Самая примечательная переоценка в этом духе — это сборник статей «Читая «Капитал»» Луиса Альтюссера и его учеников, которая начинается утверждением намерения:
Конечно, все мы читали и читаем «Капитал». Уже в течение века мы могли читать его каждый день, открыто, читать в драмах и мечтах нашей истории, в спорах и конфликтах, в победах и поражениях рабочего движения, которое является нашей единственной надеждой и нашей судьбой. Поскольку мы «пришли в этот мир», то постоянно читаем «Капитал» в произведениях и речах тех, кто прочел его для нас, больных или здоровых, и живых и мертвых, — Энгельса, Каутского, Плеханова, Ленина, Розы Люксембург, Троцкого, Сталина, Грамши, лидеров рабочих организаций, их помощников и оппонентов, философов, экономистов, политиков. Мы прочли немного, те «фрагменты», которые конъюнктура «отобрала» для нас. Мы даже более или менее прочли I том, от «товара» до «экспроприации экспроприаторов».
Но очень важно когда-нибудь прочесть «Капитал» досконально. Прочесть сам текст…

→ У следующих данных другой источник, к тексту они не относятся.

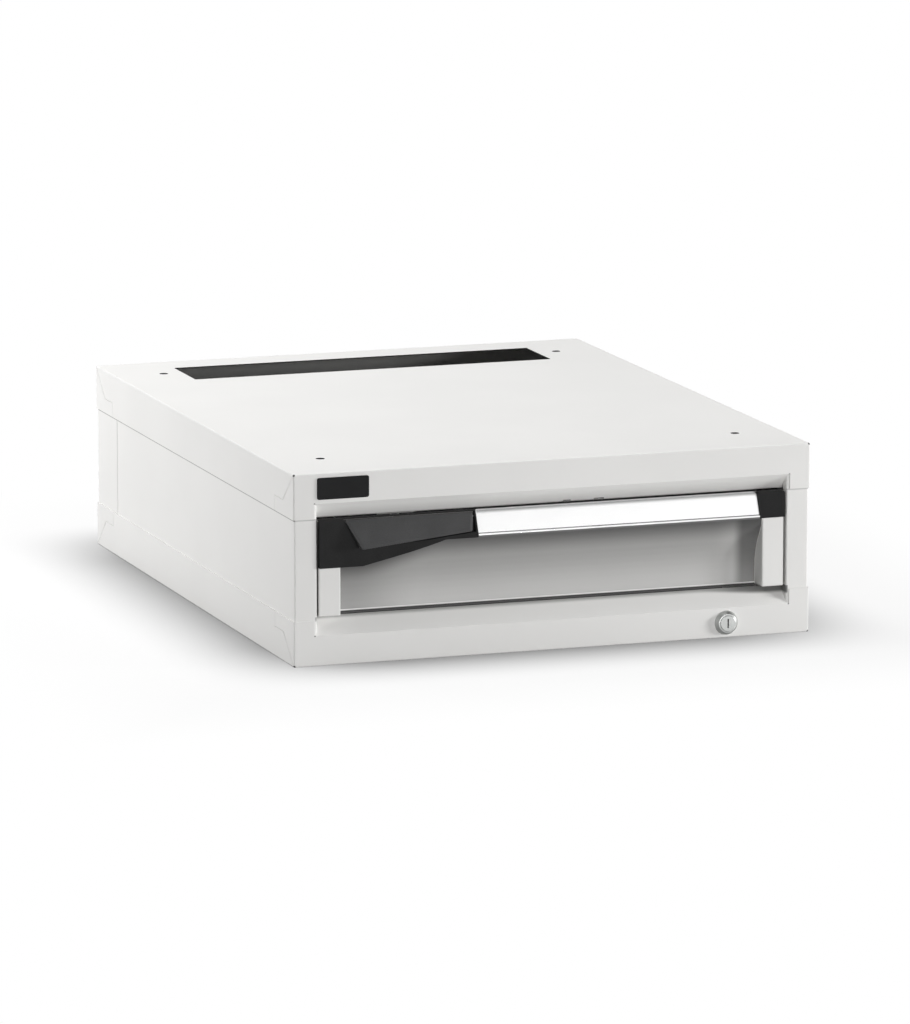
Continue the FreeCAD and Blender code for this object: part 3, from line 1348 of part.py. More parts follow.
SPRING_LEFT = f"({HOOK_X} + hook_width / 2 + hook_cheek + 2 * spring_gap)"
SPRING_RIGHT = f"({SPRING_LEFT} + spring_length)"
BARREL_LEFT = f"({LEVER_LEFT} + lever_wall)"
BARREL_RIGHT = f"({LEVER_RIGHT} - lever_wall)"
barrels = []
for start, end in (
    (BARREL_LEFT, f"{SPRING_LEFT} - spring_gap"),
    (f"{SPRING_RIGHT} + spring_gap", BARREL_RIGHT),
):
    barrels.append(rod("lever_barrel", "x", start, end, "lever_barrel", **PIN_AXIS))
    barrels.append(
        box(
            "lever_web",
            (start, end),
            (f"{lever_face_y('pivot_drop')} + lever_wall / 2", PIVOT_Y),
            (f"{PIVOT_Z} - lever_barrel / 3", f"{PIVOT_Z} + lever_barrel / 3"),
        )
    )
cheeks = box(
    "lever_cheeks",
    (f"{HOOK_X} - hook_width / 2 - hook_cheek", f"{HOOK_X} + hook_width / 2 + hook_cheek"),
    (PIVOT_Y, f"{PIVOT_Y} + hook_grip"),
    (f"{PIVOT_Z} - lever_barrel / 2", f"{PIVOT_Z} + lever_barrel / 2"),
)
hook_slot = box(
    "hook_slot",
    (f"{HOOK_X} - hook_width / 2 - hook_play", f"{HOOK_X} + hook_width / 2 + hook_play"),
    (f"{PIVOT_Y} + lever_barrel / 2 + hook_play", f"{PIVOT_Y} + hook_grip + 1"),
    (f"{PIVOT_Z} - lever_barrel", f"{PIVOT_Z} + lever_barrel"),
)
lever_bore = rod(
    "lever_bore", "x", LEVER_LEFT, LEVER_RIGHT, "pin_diameter + 2 * pin_play", **PIN_AXIS
)
HOOK_RIVET_Y = f"({PIVOT_Y} + hook_grip - hook_rivet_in)"
hook_rivet_hole = rod(
    "hook_rivet_hole",
    "x",
    f"{HOOK_X} - hook_width",
    f"{HOOK_X} + hook_width",
    "hook_rivet + 2 * hole_play",
    y=HOOK_RIVET_Y,
    z=PIVOT_Z,
)
lever_whole = fuse("lever_whole", lever_shell, *barrels, cheeks)
node("latch_lever", cut("latch_lever", lever_whole, hook_slot, lever_bore, hook_rivet_hole))

NOSE_FRONT = "(strip_run + strike_sheet + strike_gap)"
NOSE_BACK = f"({NOSE_FRONT} + hook_nose_depth)"
hook_form = prism(
    "hook_form",
    "YZ",
    [
        (f"{PIVOT_Y} + lever_barrel / 2 + 2 * hook_play", f"{PIVOT_Z} - hook_height / 2"),
        (NOSE_BACK, f"{PIVOT_Z} - hook_height / 2"),
        (NOSE_BACK, NOSE_TOP),
        (NOSE_FRONT, NOSE_TOP),
        (NOSE_FRONT, f"{PIVOT_Z} + hook_height / 2"),
        (f"{PIVOT_Y} + lever_barrel / 2 + 2 * hook_play", f"{PIVOT_Z} + hook_height / 2"),
    ],
    f"{HOOK_X} - hook_width / 2",
    f"{HOOK_X} + hook_width / 2",
)
node("latch_hook", cut("latch_hook", hook_form, hook_rivet_hole))
hook_pin = rod(
    "hook_pin",
    "x",
    f"{HOOK_X} - hook_width / 2 - hook_cheek",
    f"{HOOK_X} + hook_width / 2 + hook_cheek",
    "hook_rivet",
    y=HOOK_RIVET_Y,
    z=PIVOT_Z,
)
node("hook_rivet", group("hook_rivet", hook_pin))

pin_rod = rod("pin_rod", "x", PIN_START, PIN_END, "pin_diameter", **PIN_AXIS)
node("latch_pin", group("latch_pin", pin_rod))
spring_sleeve = rod("spring_sleeve", "x", SPRING_LEFT, SPRING_RIGHT, "lever_barrel", **PIN_AXIS)
spring_bore = rod(
    "spring_bore",
    "x",
    f"{SPRING_LEFT} - 1",
    f"{SPRING_RIGHT} + 1",
    "pin_diameter + 2 * pin_play",
    **PIN_AXIS,
)
node("latch_spring", cut("latch_spring", spring_sleeve, spring_bore))


# Every object is checked before a file is written

doc.recompute()
faults = [item.Name for item in doc.Objects if "Invalid" in item.State or "Error" in item.State]
for piece in nodes:
    if piece.Shape.isNull() or not piece.Shape.isValid() or not piece.Shape.Solids:
        faults.append(piece.Label)
if faults:
    raise RuntimeError("failed: " + ", ".join(faults))

os.makedirs("parts", exist_ok=True)
whole = FreeCAD.BoundBox()
for piece in nodes:
    piece.Shape.exportStep(os.path.join("parts", piece.Label + ".step"))
    whole.add(piece.Shape.BoundBox)
    print(f"{piece.Label:24s} solids {len(piece.Shape.Solids)} volume {piece.Shape.Volume:12.1f} mm3")
print(f"{len(nodes)} pieces, {whole.XLength:.1f} x {whole.YLength:.1f} x {whole.ZLength:.1f} mm")
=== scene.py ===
import math

import bmesh
import bpy
import numpy as np
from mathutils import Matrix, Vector


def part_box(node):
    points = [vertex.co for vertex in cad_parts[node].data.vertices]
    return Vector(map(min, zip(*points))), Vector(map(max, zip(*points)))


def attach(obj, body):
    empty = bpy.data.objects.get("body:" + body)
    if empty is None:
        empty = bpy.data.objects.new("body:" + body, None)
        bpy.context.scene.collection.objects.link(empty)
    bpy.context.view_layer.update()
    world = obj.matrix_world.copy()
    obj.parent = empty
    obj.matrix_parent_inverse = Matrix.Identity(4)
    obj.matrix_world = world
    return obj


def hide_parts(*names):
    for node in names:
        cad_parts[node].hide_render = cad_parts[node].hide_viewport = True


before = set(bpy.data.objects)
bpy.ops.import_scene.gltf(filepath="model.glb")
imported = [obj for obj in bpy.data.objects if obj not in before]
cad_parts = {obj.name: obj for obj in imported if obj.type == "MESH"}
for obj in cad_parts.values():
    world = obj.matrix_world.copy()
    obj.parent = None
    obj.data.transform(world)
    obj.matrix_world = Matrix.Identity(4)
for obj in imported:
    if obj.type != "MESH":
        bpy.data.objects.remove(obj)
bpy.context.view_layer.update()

# Shapes are drawn in millimetres from the housing's lower front left corner, as in the part's source:
# x runs to the right, y runs back and z runs up. A mesh is turned to metres when it is made.

CORNER = np.array([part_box("base_tray")[0][0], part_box("base_tray")[0][1], 0.0])


def span(node):
    """Lowest and highest corner of a CAD node, in millimetres from the housing's corner."""
    return [(np.array(corner) - CORNER) * 1000 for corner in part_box(node)]


WIDTH, DEPTH, HEIGHT = (float(size) for size in span("top_cover")[1])
FLANGE = 47.3
REAR_SEAM = (span("left_side_panel")[1][1] + span("rear_panel")[0][1]) / 2
SHARP = math.radians(38)


# Curves and surfaces

def miter(before, after):
    """The step from a corner that moves both of its sides by one along their normals."""
    return (before + after) / (1 + np.sum(before * after, -1, keepdims=True))


def left_of(step):
    """Unit normals to the left of steps in a plane."""
    step = step / np.linalg.norm(step, axis=-1, keepdims=True)
    return np.stack([-step[..., 1], step[..., 0]], -1)


def arcs(corners, before, after, radius, steps):
    """Rounds corners with an arc each. The arc's centre lies a radius from both sides, and its points go
    from the foot on the first side to the foot on the second as the normal turns between them."""
    turn = np.arctan2(before[:, 0] * after[:, 1] - before[:, 1] * after[:, 0], np.sum(before * after, -1))
    signed = np.where(turn < 0, -1.0, 1.0) * radius
    centre = corners + signed[:, None] * miter(before, after)
    angle = np.arctan2(before[:, 1], before[:, 0])[:, None] + turn[:, None] * np.linspace(0, 1, steps + 1)
    normal = np.stack([np.cos(angle), np.sin(angle)], -1)
    return centre[:, None] - signed[:, None, None] * normal, normal


def outline(corners, radius, inset=0.0, steps=5):
    """A closed polygon, its corners anticlockwise, with every side moved in by inset and every corner
    rounded: a corner's radius shrinks by inset, and at a hollow corner it grows."""
    corners = np.asarray(corners, float)
    after = left_of(np.roll(corners, -1, 0) - corners)
    before = np.roll(after, 1, 0)
    hollow = before[:, 0] * after[:, 1] < before[:, 1] * after[:, 0]
    radius = np.maximum(np.broadcast_to(radius, len(corners)) + np.where(hollow, inset, -inset), 0.03)
    points, _ = arcs(corners + inset * miter(before, after), before, after, radius, steps)
    return points.reshape(-1, 2)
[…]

Альтюссер, как и любой другой читатель, подходит к этому, надев очки, соответствующие его собственному рецепту. Ведь это именно он первым настаивал на том, что существует непреодолимая бездна — «эпистемологический разрыв» — между Марксом 1840-х годов и человеком, который написал «Капитал» двадцать лет спустя. В отличие от Жан-Поля Сартра, который в ранних философских работах находил богатое вдохновение для своего видения марксизма как истории человеческого самоосвобождения, — Альтюссер сетовал на тот интерес, который молодой Маркс выказывал к морали, отчужденности и «человеческому фактору». По Альтюссеру, история была «процессом без субъекта» и, следовательно, не стоила изучения или анализа: личности, даже коллективно, не могли бросать вызов безличным силам Идеологической Государственной Системы — образования, религии, семьи — что порождает и поддерживает господствующую систему убеждений.